The photo was just an impulse, not something I thought much of. But when I got back to Kalmbach, I asked company photographer Art Schmidt to make some prints off my negatives, and one of them was the picture of the couple. I dropped off samples on Morgan’s desk and forgot about it. A few weeks later Trains staffer Dave Ingles stopped in the Sales Department and surprised me with a page proof of the November 1975 issue. There, prominently on page 3, was my photo of the 4501 “tag team,” alongside the intriguing headline “A Knoxville Fable.”
What Morgan had to say about Knoxville was memorable, and worth repeating, for anyone who loves railroading purely for the sake of it: “Hundreds of people gathered of their own means without coercion of discrimination to enjoy something both useful and beautiful — the railroad.
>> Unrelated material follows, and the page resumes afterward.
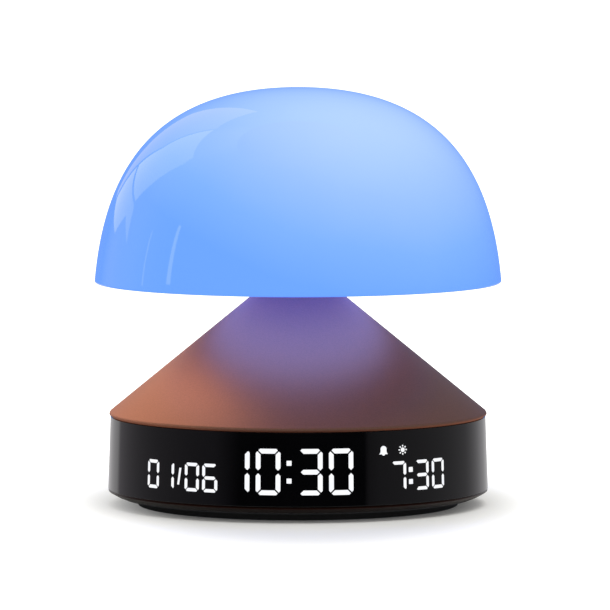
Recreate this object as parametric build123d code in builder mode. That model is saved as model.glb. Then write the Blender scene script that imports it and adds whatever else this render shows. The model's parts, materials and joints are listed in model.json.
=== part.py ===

The convention reaffirmed the fact that train-watching has come of age as a certified, institutionalized, worthy preoccupation.” Amen, Dave.
Thanks for the flashback to a fantastic issue of Trains, Kevin
Needless to say, SP 4449 was my favorite mainline steam locomotive at the time–and provided a wonderful. opportunity for my wife Liz and I to ride with the Morgans on a rainy day in Nevada that long-ago June. When the November TR arrived, my feet didn’t touch the ground for a week. DPM’s account of big steam coming back to the SP and his generous use of my work was simultaneously heart-warming and humbling (even if the humbling part took several years to sink in.)
And then there was the cutline for your photo Page 3–“there to listen to and look at locomotion.” No kidding! It’d be tempting to quote Little Eva on the topic of locomotion, but I’m sure most of us in that certain demographic memorized the lyrics decades ago…
Chugga-chugga!
All the best,
Ted Benson
Thanks for the memories Kevin, it seems ‘just like the other day” but oh my -well!